I feel that if the SB-emulation is working at all then it should work with Modplay since it's, afaik, running in real-mode and autodetecting the SB settings.

I wonder what's causing it. Doubt there's a problem with the card since it works just fine in Win 3.1.
 
I feel that if the SB-emulation is working at all then it should work with Modplay since it's, afaik, running in real-mode and autodetecting the SB settings.

Don't be so sure -- modplay is a direct-drive player only, which means it uses the "send one sample at a time" mode of the Sound Blaster which was not commonly used and may not be properly emulated by your card. Try DMP instead, which only uses DMA. (Or almost any other player, like Inertia Player, or Galaxy Player, or Cubic Player... at least two of those are real-mode players that should work.)

Have you tried a real-mode game with digital sound, like Prince of Persia?
 
Don't be so sure -- modplay is a direct-drive player only, which means it uses the "send one sample at a time" mode of the Sound Blaster which was not commonly used and may not be properly emulated by your card. Try DMP instead, which only uses DMA. (Or almost any other player, like Inertia Player, or Galaxy Player, or Cubic Player... at least two of those are real-mode players that should work.)

Have you tried a real-mode game with digital sound, like Prince of Persia?

Ahhhhh.

I found the players mentioned at http://www.dcee.net/Files/Music/Player/

Downloaded a bunch, the only one that did work was the oldest DMP version. It sounded like crap though despite different settings =P
For some reason later versions of DMP wouldn't work despite having support for really old soundblasters.
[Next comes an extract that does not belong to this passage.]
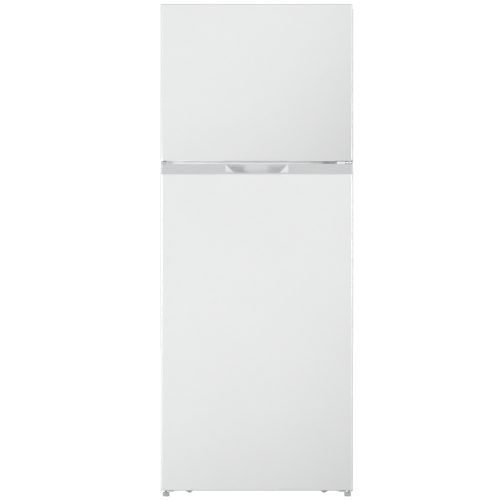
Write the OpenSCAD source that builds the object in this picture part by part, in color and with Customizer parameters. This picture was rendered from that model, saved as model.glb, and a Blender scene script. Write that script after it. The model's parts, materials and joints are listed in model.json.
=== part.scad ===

And I transferred the first Prince of Persia, it does actually seem to play back digital samples!

Wow, I guess I've learned a few things now =)

However I'll probably have to resort using my Disney Sound Source. I actually ordered a couple of "Covox Speech Thing". Gonna try to connect one to route through the line-in of the audiovation ^^
 
For some reason later versions of DMP wouldn't work despite having support for really old soundblasters.

And I transferred the first Prince of Persia, it does actually seem to play back digital samples!

Wow, I guess I've learned a few things now =)

What I've learned from the above results is that your Sound Blaster emulation works in real-mode only, DMA only, but without auto-init DMA in the Sound Blaster 2.0 and later. So it is essentially a Sound Blaster 1.0.

However I'll probably have to resort using my Disney Sound Source. I actually ordered a couple of "Covox Speech Thing". Gonna try to connect one to route through the line-in of the audiovation ^^

Disney Sound Source uses less system resources, but has an upper boundary on sound reproduction, and has less game support. Covox Speech Thing (or a generic LPT DAC) has better quality, but uses more system resources. Both will work fine on your system, and modplayers will happily support the Covox at rates up to 44.1KHz.